"A vida é aquilo que você faz daquilo que te fizeram"

quinta-feira, 10 de novembro de 2011

Para uma menina


Toda vez que te vejo desfilando pelo prédio, pelas escadas, elevadores e corredores, sinto um aperto desconcertante em meu peito. Dez, onze anos, pernas finas descobertas, ainda sem vestígio nenhum de seio, rosto fortemente maquiado, salto alto, olhos grandes de criança, olhar enigmático, passado intragável, presente incerto. O que fizeram com você menina?

Lembro de seus seis, sete anos, a menininha esquisita, dada, de irmão gago e problemático, olhar malicioso desde aquela época, fala rápida e nervosa, esquisita. O que fizeram com você?
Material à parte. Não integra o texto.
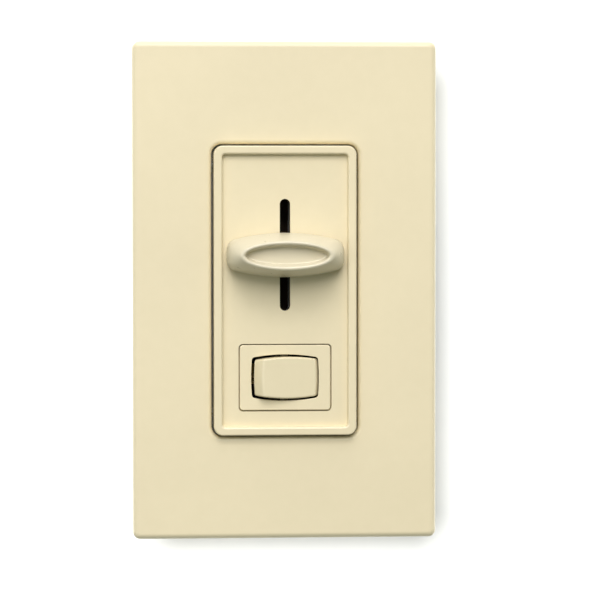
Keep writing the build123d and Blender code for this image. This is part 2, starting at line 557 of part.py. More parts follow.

Os boatos sempre me assustaram, fizeram com que eu sentisse repulsa por você, repetisse para mim mesma que não era verdade e pior, se fosse, significava que você não valia nada, que a culpa era sua... Uma criança, eu também, uma criança.

Veja como são as coisas, negar você é negar a mim mesma, te culpar é me culpar. Sinto como se, de certa forma, sua pequena vida nada inocente, fosse uma continuação da minha, uma continuação talvez pior, talvez "melhor", não sei dizer. De um jeito ou de outro, indiscutivelmente, sinto em seus olhos o inferno que você vive, ou melhor, eu o reconheço. E só por essa sensação existir, esse reconhecimento, já me faz querer te arrancar daquelas garras, mãos, corpos, limpar a maquiagem de seu rosto e te dar uma boneca, te dar uma infância que você nunca pareceu ter, uma chance para sair da escuridão, ver o sol, brincar e todas essas coisas. O que fizeram com você menina?

Eu rezo todos os dias para um deus que eu não acredito, para que alguém te salve, para que sua vida esteja melhor hoje do que estava naquela época. Nós guardamos os segredos ruins em um lugar distante de nossa consciência, para que eles não nos destrua. Eu rezo para que daqui a alguns anos, quando o segredo se tornar pesado e insuportável de mais, você não apareça com cicatrizes em seus pulsos e braços. Ou melhor, rezo para que os boatos sejam só boatos e que seus olhos tristes, profundos e assustadores sejam só algo da minha cabeça.